### PROBLEM DETAILS
Reproduce each line bearing the word "parts".

### ROWS
——————

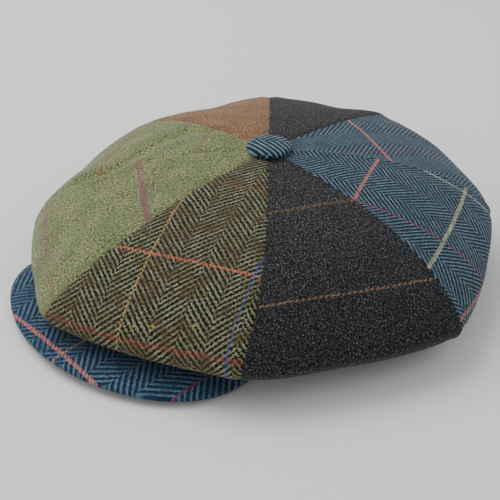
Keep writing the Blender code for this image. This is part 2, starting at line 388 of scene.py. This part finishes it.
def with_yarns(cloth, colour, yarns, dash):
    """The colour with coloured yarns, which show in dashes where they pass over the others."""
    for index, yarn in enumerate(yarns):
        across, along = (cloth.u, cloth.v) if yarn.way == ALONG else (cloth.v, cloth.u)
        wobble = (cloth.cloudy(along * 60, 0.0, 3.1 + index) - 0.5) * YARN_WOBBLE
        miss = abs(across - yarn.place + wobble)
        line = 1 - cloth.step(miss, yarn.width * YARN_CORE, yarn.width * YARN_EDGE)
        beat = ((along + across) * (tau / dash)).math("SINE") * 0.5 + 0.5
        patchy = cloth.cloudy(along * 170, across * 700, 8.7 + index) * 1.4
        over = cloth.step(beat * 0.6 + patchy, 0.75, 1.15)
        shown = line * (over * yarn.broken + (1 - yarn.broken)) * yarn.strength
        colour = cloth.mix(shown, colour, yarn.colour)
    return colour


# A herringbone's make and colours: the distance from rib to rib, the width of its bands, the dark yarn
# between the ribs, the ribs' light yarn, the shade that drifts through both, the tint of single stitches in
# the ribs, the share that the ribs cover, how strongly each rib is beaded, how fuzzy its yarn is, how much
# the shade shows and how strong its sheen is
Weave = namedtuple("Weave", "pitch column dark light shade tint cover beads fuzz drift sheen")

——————

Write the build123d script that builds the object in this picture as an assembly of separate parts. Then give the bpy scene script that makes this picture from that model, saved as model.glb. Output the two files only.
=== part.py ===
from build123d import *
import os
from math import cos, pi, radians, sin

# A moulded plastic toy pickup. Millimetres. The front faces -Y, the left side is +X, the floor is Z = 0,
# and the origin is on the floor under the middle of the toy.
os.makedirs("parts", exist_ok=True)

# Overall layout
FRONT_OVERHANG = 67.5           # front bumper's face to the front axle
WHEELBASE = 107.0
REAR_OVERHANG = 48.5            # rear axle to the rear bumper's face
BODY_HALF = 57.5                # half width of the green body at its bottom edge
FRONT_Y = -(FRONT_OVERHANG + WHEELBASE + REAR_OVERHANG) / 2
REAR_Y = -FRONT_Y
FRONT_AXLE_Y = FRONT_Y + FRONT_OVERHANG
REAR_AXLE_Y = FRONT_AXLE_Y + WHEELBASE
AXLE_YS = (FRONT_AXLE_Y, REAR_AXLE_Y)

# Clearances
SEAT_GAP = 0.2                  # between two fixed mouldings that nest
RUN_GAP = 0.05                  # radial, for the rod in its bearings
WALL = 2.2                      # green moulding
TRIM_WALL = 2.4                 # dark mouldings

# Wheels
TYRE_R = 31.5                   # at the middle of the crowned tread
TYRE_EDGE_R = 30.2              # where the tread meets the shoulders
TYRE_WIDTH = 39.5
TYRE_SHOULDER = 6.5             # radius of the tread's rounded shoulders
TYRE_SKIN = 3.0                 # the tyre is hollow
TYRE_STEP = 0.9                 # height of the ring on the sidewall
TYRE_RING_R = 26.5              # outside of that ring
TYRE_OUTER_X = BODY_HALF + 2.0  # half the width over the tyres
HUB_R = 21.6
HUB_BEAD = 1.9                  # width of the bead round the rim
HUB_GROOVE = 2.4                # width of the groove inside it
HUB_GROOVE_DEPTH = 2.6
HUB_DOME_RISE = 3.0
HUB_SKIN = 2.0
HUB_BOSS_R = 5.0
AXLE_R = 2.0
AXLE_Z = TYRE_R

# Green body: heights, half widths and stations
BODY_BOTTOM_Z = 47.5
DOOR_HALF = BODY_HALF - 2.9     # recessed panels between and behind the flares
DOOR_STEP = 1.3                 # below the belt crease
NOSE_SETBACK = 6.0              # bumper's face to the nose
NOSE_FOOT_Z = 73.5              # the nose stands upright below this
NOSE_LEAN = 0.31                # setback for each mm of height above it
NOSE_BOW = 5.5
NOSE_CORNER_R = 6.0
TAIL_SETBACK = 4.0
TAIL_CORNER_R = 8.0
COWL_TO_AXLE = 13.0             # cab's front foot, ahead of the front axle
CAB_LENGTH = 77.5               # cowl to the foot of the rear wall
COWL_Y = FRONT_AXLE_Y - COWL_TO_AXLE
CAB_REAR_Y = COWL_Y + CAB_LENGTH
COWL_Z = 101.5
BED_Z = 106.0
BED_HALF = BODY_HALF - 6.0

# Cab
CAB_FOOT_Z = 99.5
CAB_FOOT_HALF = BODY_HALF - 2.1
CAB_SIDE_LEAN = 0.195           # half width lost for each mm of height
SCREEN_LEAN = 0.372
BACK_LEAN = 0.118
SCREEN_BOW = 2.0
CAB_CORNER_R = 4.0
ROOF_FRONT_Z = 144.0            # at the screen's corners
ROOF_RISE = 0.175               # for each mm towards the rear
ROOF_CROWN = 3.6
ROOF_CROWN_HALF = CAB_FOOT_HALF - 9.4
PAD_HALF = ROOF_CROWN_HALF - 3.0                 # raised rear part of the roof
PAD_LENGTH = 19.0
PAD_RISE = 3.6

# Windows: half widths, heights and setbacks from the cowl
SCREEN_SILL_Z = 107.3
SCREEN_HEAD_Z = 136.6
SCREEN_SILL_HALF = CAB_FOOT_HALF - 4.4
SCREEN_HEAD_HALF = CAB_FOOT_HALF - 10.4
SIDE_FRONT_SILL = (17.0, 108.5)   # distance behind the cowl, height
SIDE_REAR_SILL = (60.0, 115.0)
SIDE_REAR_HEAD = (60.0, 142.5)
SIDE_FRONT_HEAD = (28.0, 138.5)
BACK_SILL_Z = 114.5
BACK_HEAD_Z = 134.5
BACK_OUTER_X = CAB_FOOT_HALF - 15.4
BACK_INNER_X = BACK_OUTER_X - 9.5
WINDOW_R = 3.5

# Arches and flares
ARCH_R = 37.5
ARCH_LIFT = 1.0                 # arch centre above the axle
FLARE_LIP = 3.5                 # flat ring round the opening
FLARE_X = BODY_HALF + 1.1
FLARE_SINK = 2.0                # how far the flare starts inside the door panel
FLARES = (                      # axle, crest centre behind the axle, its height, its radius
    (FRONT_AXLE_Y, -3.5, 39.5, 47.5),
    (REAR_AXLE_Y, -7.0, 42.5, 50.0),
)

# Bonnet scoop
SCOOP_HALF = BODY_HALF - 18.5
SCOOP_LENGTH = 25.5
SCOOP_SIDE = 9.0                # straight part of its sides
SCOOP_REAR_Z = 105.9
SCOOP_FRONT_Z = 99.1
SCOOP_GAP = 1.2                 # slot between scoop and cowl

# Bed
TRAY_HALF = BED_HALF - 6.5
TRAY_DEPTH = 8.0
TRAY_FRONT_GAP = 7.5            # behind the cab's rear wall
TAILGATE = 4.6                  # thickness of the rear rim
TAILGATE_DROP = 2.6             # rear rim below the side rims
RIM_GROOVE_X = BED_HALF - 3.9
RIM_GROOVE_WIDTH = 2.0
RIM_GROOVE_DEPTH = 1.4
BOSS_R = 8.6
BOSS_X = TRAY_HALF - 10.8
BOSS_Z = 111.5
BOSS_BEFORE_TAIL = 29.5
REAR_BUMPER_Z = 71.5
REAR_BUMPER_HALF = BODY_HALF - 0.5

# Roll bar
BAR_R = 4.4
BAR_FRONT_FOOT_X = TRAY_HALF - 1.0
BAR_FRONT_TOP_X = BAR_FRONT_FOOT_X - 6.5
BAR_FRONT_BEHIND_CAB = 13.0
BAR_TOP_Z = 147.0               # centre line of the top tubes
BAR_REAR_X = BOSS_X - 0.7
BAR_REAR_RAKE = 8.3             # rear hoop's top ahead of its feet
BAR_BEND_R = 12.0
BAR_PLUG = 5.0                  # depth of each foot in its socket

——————

### RESPONSE BELOW
Write the build123d script that builds the object in this picture as an assembly of separate parts. Then give the bpy scene script that makes this picture from that model, saved as model.glb. Output the two files only.
os.makedirs("parts", exist_ok=True)